Downtown challenges 'grave,' consultant says



Ken Alltucker
The Cincinnati Enquirer

Tear up the skywalk. Demolish Fountain Square's performance stage. Promote new housing and a bustling arts and culture district in the blocks ringing Over-the-Rhine's Washington Park.

Those are among Cincinnati's main challenges over the next five years as the city attempts to revive downtown's deteriorating economy and fix social troubles, according to John Alschuler, a New York consultant hired by the city and business leaders to craft a development plan for the region's core.

"I think your challenges are grave," Alschuler said Wednesday at a speech hosted by the Architectural Foundation of Cincinnati and the Mercantile Library. "The key is picking things you can win and getting them done in the next five years."

Among Alschuler's "Center City" plan recommendations:

• Improve policing of Fountain Square and surrounding blocks and Over-the-Rhine. Otherwise, visitors and businesses will skip the city for safer suburbs.

• Polish the city's symbolic heart, the "profoundly mediocre" Fountain Square, by removing its skywalk links and stage, recruiting a diverse mix of hip shops and restaurants and improving lighting to create a warm, inviting place for all races and ages.

• Reclaim Over-the-Rhine's Washington Park with new apartments and condominiums for all income levels and relocate the neighborhood's social service agencies. Also, use Cincinnati Public Schools new School for Creative and Performing Arts as a magnet for an arts and culture district.

Unveiled in January, the plan developed by Alschuler and New York design firm Cooper, Robertson & Partners has been refined over the past four months following numerous meetings with downtown property owners and city leaders. Alschuler expects action over the next month or two as critical details such as cost and priorities are addressed. City Council, too, must approve.

At issue is Cincinnati's ability to transform into a "market-performing" city that can support new housing, shops and entertainment projects without millions of dollars in public subsidies. If problems aren't fixed soon, he warned Cincinnati could experience urban failures such as St. Louis and Detroit with empty stores, few downtown employers and little hope for revival.

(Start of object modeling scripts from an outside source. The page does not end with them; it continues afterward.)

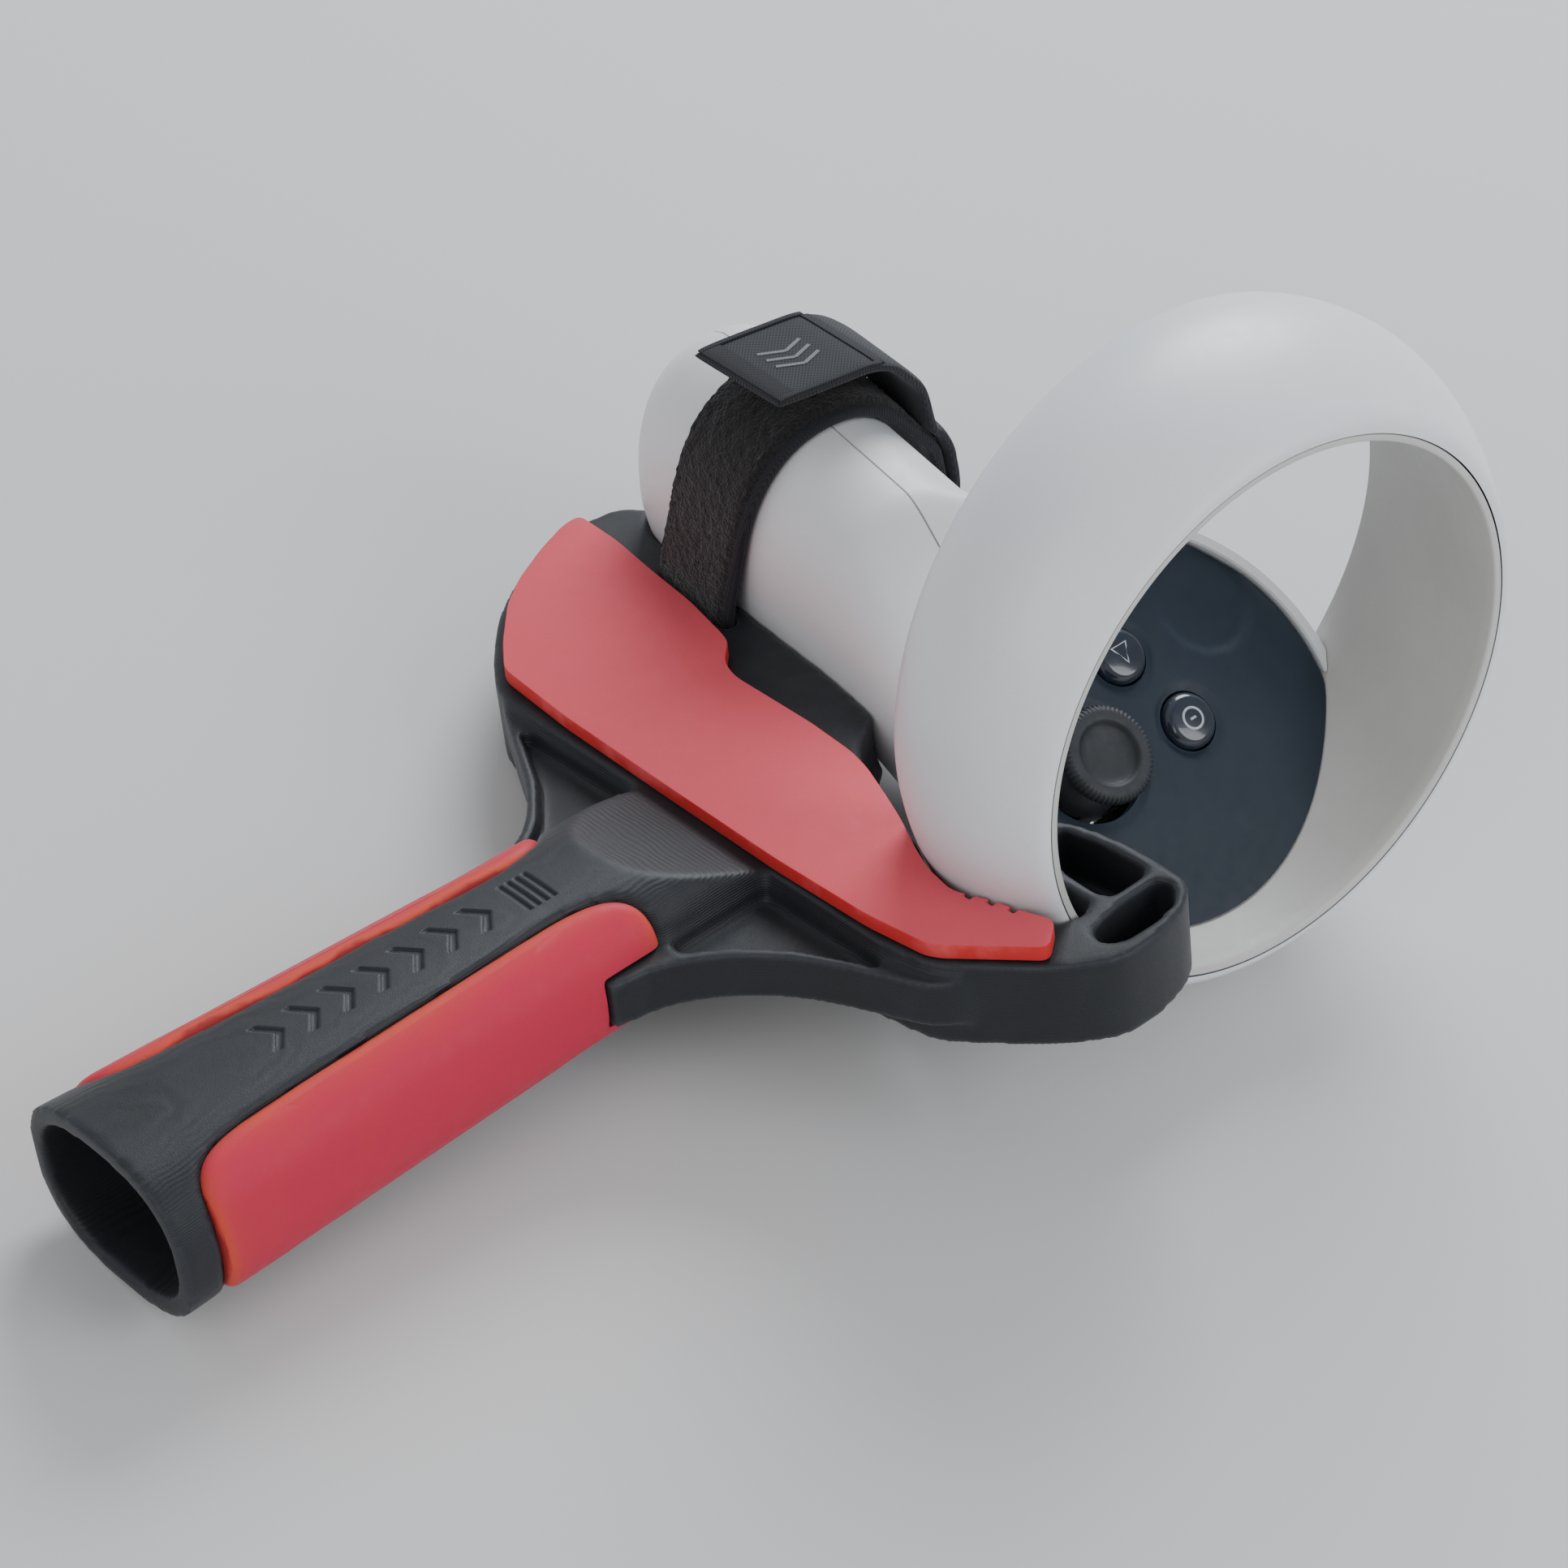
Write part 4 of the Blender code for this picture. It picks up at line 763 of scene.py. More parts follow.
def ribbon_on_dome(points, width, lift, closed, R, top, basis):
    """Thin raised line that follows a button's dome."""
    bm = bmesh.new()
    n, rows = len(points), []
    for i, p in enumerate(points):
        p = Vector(p)
        a = Vector(points[(i - 1) % n] if closed or i else points[0])
        c = Vector(points[(i + 1) % n] if closed or i < n - 1 else points[-1])
        t = (c - a).normalized()
        s = Vector((-t.y, t.x)) * (width / 2)
        row = []
        for q, up in ((p - s, -0.1), (p - s * 0.8, lift), (p + s * 0.8, lift), (p + s, -0.1)):
            row.append(bm.verts.new((q.x, q.y, button_h(q.length, R, top) + up)))
        rows.append(row)
    for i in range(n if closed else n - 1):
        a, b_ = rows[i], rows[(i + 1) % n]
        for j in range(4):
            k = (j + 1) % 4
            bm.faces.new((a[j], a[k], b_[k], b_[j]))
    if not closed:
        bm.faces.new(rows[0])
        bm.faces.new(list(reversed(rows[-1])))
    bmesh.ops.transform(bm, matrix=basis, verts=bm.verts[:])
    return bm


def press_button(name, at, R, top, node, body_name, marks):
    base = FACE_F @ Matrix.Translation((*at, 0))
    prof = [(0, top)] + [(R * i / 18, button_h(R * i / 18, R, top)) for i in range(1, 18)]
    prof += [(R, button_h(R, R, top)), (R, -2.3), (R + 0.9, -2.4), (R + 0.9, -3.1), (0, -3.1)]
    ob = make(name, turned(prof, base, 72), M["button"], body_name, (node,), 40)
    for i, (pts, w, closed) in enumerate(marks):
        mk = make(name + "_mark_%d" % i, ribbon_on_dome(pts, w, 0.035, closed, R, top, base), M["mark"], body_name, (), 30, ride=False)
        mk.parent = ob
    return ob


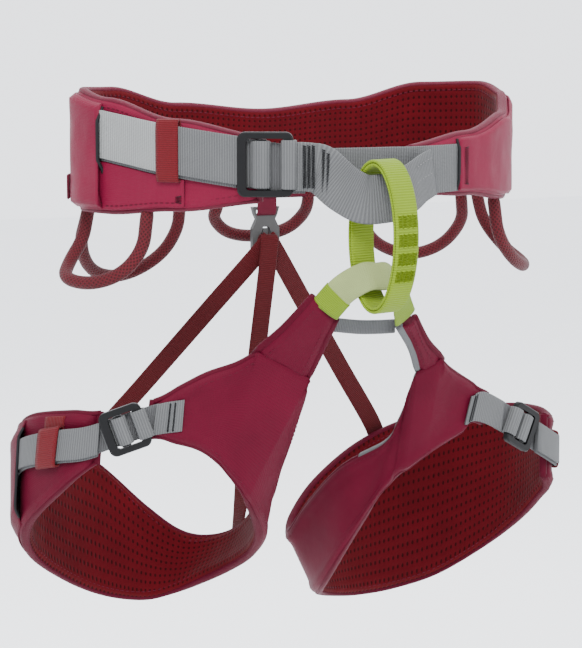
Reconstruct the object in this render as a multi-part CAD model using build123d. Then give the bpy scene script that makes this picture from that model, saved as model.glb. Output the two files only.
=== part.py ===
"""Sport climbing harness: padded waist belt, two adjustable leg loops, belay loop, gear loops, risers.

Millimetres. +Z is up, the wearer faces -Y and the wearer's left is +X.
The origin is the centre of the waist opening, at the height of the waist webbing.
"""
from build123d import *
import math

# ---------------------------------------------------------------- driving dimensions
WAIST_WEBBING = 28.0          # width of the load-bearing waist webbing
LEG_WEBBING = 19.0            # width of the leg-loop adjuster webbing
BELAY_WEBBING = 17.0          # width of the belay loop
RISER_WIDTH = 11.0            # width of the elastic risers
GEAR_TUBE = 8.0               # diameter of a gear loop
WEB = 1.4                     # thickness of one layer of webbing
GAP = 0.4                     # air between neighbouring soft layers
FOAM = 2.0                    # half thickness of the padding
SKIN = 0.9                    # thickness of the outer fabric and of the liner
BINDING = 2.2                 # height of a rolled edge binding

SHELL_IN = FOAM + 0.3
SHELL_OUT = SHELL_IN + SKIN
EDGE = 0.8 + BINDING          # room kept at an edge for its binding

# plan of the waist, from the middle of the back to the middle of the front, wearer's left half
WAIST_PLAN = [(0, 80), (62, 79), (112, 66), (135, 42), (135, 14), (122, -14), (106, -38), (78, -62),
              (42, -79)]
WAIST_FRONT = (0, -86)
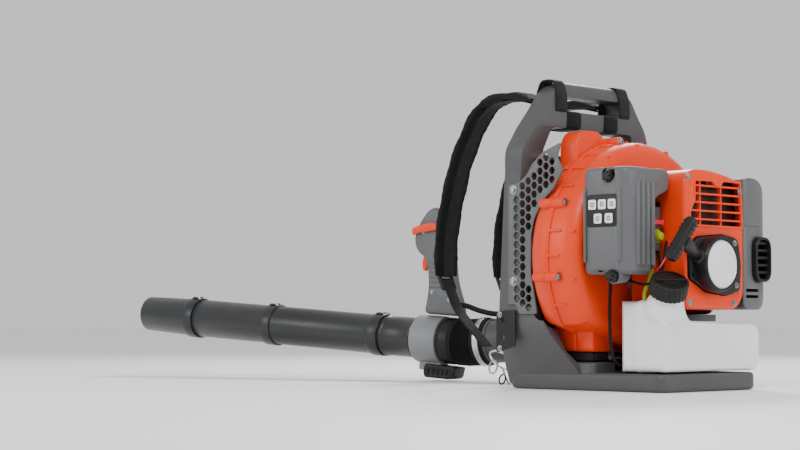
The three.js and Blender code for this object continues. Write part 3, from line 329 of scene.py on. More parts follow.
def rectangle(x0, x1, y0, y1, radius=0.0, steps=6):
    return outline([(x0, y0), (x1, y0), (x1, y1), (x0, y1)], radius, steps)


def area_of(points):
    return sum(points[i - 1][0] * p[1] - p[0] * points[i - 1][1] for i, p in enumerate(points)) / 2


def inset(points, distance):
    """The outline moved inward by a distance."""
    turn = 1 if area_of(points) > 0 else -1
    moved = []
    for i, point in enumerate(points):
        here = Vector(point[:2])
        a = (here - Vector(points[i - 1][:2])).normalized()
        b = (Vector(points[(i + 1) % len(points)][:2]) - here).normalized()
        normal = Vector((-(a.y + b.y), a.x + b.x))
        normal.normalize()
        spread = max(0.4, normal.dot(Vector((-a.y, a.x))))
        moved.append((here.x + turn * normal.x * distance / spread, here.y
            + turn * normal.y * distance / spread))
    return moved


def angles(count):
    return [2 * pi * i / count for i in range(count)]


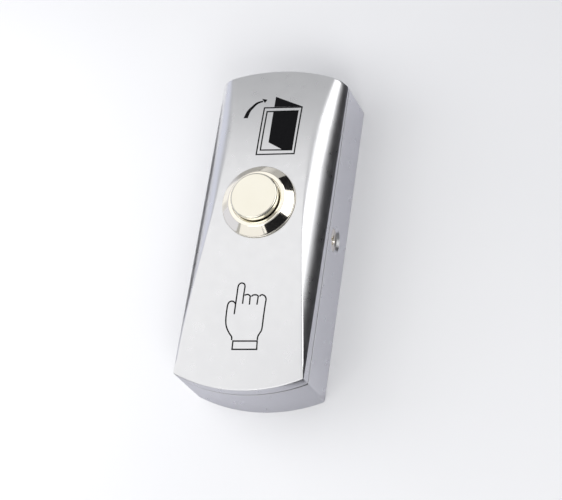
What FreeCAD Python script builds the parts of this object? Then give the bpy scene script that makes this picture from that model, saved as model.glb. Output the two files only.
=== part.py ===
"""Door exit button: a crowned two-part metal housing with a round push button.

X runs across the housing, Y along it (the button is in the +Y half) and Z out of the wall.
The origin is the middle of the back face, so the part rests on z = 0. Units are millimetres.
"""
import FreeCAD, Part
import math
import os
from FreeCAD import Vector

# Housing
overall_depth = 25.0        # wall to the top of the cap
width = 32.0
length = 81.9
end_radius = 40.0           # both short ends are arcs in plan
corner_radius = 0.6         # upright corners between the long walls and the end arcs
crown_radius = 220.0        # arch of the face along the length
crown_rise = 4.85           # top of the long walls to the crown of the face
lip_height = 2.4            # height of the cover's wall above the seam
shoulder_radius = 8.0       # round of the two shoulders, seen along the length
shoulder_inset = 4.5        # side of the housing to the crease, at mid-length
shoulder_tilt = 2.0         # degrees by which both shoulders sink towards the +Y end
cover_wall = 1.8
base_wall = 2.0
floor_thickness = 2.0
seam_chamfer = 0.2
skirt_thickness = 1.2       # rim of the cover that sits inside the base
skirt_depth = 2.2
fit_gap = 0.15              # cover rim and lugs to the inside of the base

# Fixing of the cover
screw_drop = 4.9            # seam to the axis of the side screws
screw_radius = 1.5
screw_length = 6.0
screw_head_radius = 2.8
screw_sink = 0.55           # screw head below the surface of the wall
cross_width = 0.8
cross_length = 3.2
cross_depth = 1.1
thread_gap = 0.02
lug_width = 8.0
lug_thickness = 2.6
lug_floor_gap = 0.5         # end of the lug to the floor of the base
lug_root = 2.2              # height of the lug above the seam, where it joins the cover

# Openings in the back
wall_hole_spacing = 60.0
wall_hole_radius = 2.25
cable_hole_width = 13.0
cable_hole_height = 10.0
cable_hole_corner = 1.5
cable_hole_y = -16.0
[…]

He warned that Cincinnati's governmental and civic groups have been "too generous" in the past by supporting bad ideas. Just as important is deciding which projects not to fund, Alschuler said.

He called the Banks plan a "terrible risk" because it would steer limited public dollars away from a weakened Fountain Square. While mid-rise, riverfront housing can eventually be developed, he said new riverfront shops would detract from downtown's core retail district. He also said companies will continue to migrate to the suburbs because it's cheaper and more convenient. Downtown's goal is to retain "high-value employers" that pay lucrative wages and attract creative workers.